#### TO DO:
Starting with the line that contains "What three.js and", copy every line through the end of the data below, exactly and with nothing added.

#### DATA TO USE:
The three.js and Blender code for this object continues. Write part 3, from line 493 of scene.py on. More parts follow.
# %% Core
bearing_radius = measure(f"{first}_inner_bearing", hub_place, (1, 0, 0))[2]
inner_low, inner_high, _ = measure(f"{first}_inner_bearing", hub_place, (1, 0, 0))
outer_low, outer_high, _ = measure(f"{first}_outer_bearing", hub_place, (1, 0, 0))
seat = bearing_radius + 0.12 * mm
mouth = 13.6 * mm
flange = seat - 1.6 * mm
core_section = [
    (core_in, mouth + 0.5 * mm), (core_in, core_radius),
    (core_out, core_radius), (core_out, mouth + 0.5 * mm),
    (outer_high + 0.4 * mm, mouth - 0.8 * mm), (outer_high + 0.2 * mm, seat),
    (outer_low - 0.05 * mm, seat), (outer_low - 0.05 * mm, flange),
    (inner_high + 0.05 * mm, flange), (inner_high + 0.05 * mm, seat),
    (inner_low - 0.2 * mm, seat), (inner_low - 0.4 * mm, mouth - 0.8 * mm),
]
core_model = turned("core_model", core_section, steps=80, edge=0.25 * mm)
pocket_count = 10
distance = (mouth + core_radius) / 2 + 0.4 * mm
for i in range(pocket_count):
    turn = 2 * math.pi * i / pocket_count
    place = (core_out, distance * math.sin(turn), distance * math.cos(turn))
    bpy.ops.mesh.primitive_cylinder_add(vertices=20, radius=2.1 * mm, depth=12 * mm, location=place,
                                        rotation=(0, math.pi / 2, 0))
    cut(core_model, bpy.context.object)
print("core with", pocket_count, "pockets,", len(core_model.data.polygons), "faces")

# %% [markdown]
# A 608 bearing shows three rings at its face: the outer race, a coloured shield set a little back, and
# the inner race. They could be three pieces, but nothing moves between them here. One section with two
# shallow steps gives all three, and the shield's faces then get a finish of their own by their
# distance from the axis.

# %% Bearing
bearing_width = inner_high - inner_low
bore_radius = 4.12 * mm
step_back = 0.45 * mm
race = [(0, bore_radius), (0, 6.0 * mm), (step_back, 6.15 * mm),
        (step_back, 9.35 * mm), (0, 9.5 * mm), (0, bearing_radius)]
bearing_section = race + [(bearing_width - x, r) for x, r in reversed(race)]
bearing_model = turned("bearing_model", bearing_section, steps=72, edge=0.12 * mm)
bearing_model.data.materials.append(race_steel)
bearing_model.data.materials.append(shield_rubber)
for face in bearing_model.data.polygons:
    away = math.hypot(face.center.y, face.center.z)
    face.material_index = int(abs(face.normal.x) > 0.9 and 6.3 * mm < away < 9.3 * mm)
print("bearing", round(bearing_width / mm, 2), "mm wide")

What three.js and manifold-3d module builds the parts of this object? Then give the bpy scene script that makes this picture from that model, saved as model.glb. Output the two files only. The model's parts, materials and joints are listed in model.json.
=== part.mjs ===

#### ANSWER TO THE PROBLEM:
What three.js and manifold-3d module builds the parts of this object? Then give the bpy scene script that makes this picture from that model, saved as model.glb. Output the two files only. The model's parts, materials and joints are listed in model.json.
=== part.mjs ===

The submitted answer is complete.